On 22 July 2005, Jean Charles de Menezes, a Brazilian electrician living in London, was shot dead by plainclothes police officers at Stockwell station. This incident came a day after the 21 July 2005 London attempted bombings occurred on tube trains and a bus in London. It later emerged that it was a case of mistaken identity on the part of the police and that Menezes had nothing to do with the attacks. In the immediate aftermath of the shooting a small shrine to de Menezes was created by mourners outside the station. This evolved into a permanent memorial mosaic which was unveiled on 7 January 2010 at the station on what would have been his 32nd birthday. It was made by local artist, Mary Edwards, with the help of Menezes' cousin, Vivian Figueiredo, as well as Chrysoula Vardaxi.

==Services==
Stockwell station is on the Northern and Victoria lines in London fare zone 2. On the Morden branch of the Northern line, the station is between Oval and Clapham North. On the Victoria line, it is between Brixton and Vauxhall. Train frequencies vary throughout the day. However, Northern line trains generally operate every 4–6 minutes between 06:06 and 00:12 in both directions while Victoria line trains generally operate every 3–5 minutes between 06:02 and 00:20 in both directions. There is also 24-hour Night Tube service on both lines on Friday and Saturday evenings.

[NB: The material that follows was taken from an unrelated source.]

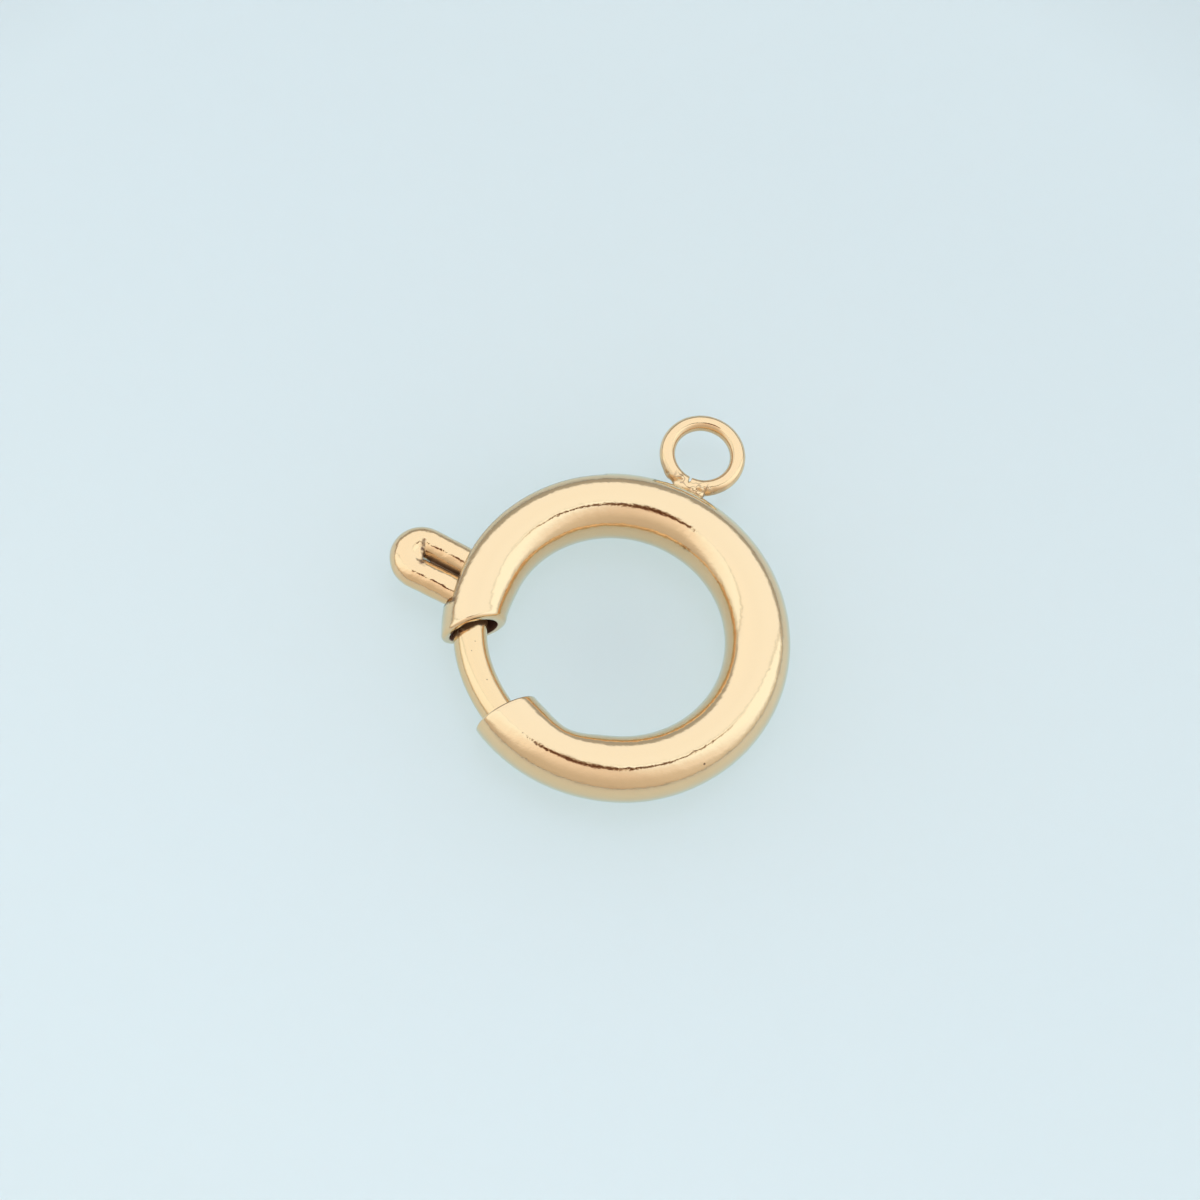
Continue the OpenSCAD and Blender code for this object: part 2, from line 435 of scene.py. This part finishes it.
def melted(bm, voxel, rounds):
    """One skin round everything in a mesh, as solder and wire flow together."""
    mesh = bpy.data.meshes.new("melting")
    bm.to_mesh(mesh)
    bm.clear()
    body = bpy.data.objects.new("melting", mesh)
    bpy.context.scene.collection.objects.link(body)
    skin = body.modifiers.new("skin", "REMESH")
    skin.mode = "VOXEL"
    skin.voxel_size = voxel
    bm.from_object(body, bpy.context.evaluated_depsgraph_get())
    bpy.data.objects.remove(body)
    bpy.data.meshes.remove(mesh)
    every_axis = {"use_axis_x": True, "use_axis_y": True, "use_axis_z": True}
    for _ in range(rounds):
        bmesh.ops.smooth_vert(bm, verts=bm.verts, factor=0.5, **every_axis)


eye_gold = gold("gold_eye", ripple=12, grain=0.3, color=(0.90, 0.60, 0.32))
eye_middle = Matrix.Translation((*EYE_AT, TUBE_R))
to_gap = Matrix.Rotation(math.radians(EYE_GAP_AT + EYE_GAP_DEG / 2), 4, "Z")
upright = Matrix.Rotation(math.radians(90), 4, "X")
bm, first, last = swept_wire(
    eye_middle @ to_gap @ Matrix.Translation((EYE_R, 0, 0)) @ upright,
    EYE_WIRE_R,
    sides=32,
    cent=(*EYE_AT, TUBE_R),
    angle=math.radians(360 - EYE_GAP_DEG),
    steps=140,
)
close_ends(bm, first, last)
# Each lump of solder: where it sits, and its half sizes.
SOLDER_LUMPS = [
    (-0.50, 9.55, 0.12, 0.32, 0.20, 0.36),
    (-0.06, 9.45, 0.00, 0.22, 0.20, 0.30),
    (0.12, 9.22, 0.02, 0.90, 0.42, 0.42),
    (0.62, 9.42, 0.12, 0.32, 0.24, 0.36),
]
for x, y, z, half_x, half_y, half_z in SOLDER_LUMPS:
    spot = Matrix.Translation((x, y, TUBE_R + z)) @ Matrix.Diagonal((half_x, half_y, half_z, 1))
    bmesh.ops.create_icosphere(bm, subdivisions=3, radius=1, matrix=spot)
melted(bm, voxel=0.025, rounds=8)
bmesh.ops.recalc_face_normals(bm, faces=bm.faces)
bm.normal_update()
painted_shade = bm.verts.layers.float.new("painted_shade")
shifts = []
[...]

| Preceding station | London Underground |  |  | Following station |
|---|---|---|---|---|
| Oval towards Edgware, Mill Hill East or High Barnet |  | Northern line Morden branch |  | Clapham North towards Morden |
| Brixton Terminus |  | Victoria line |  | Vauxhall towards Walthamstow Central |

==Connections==
The station is served by day and nighttime London Bus routes.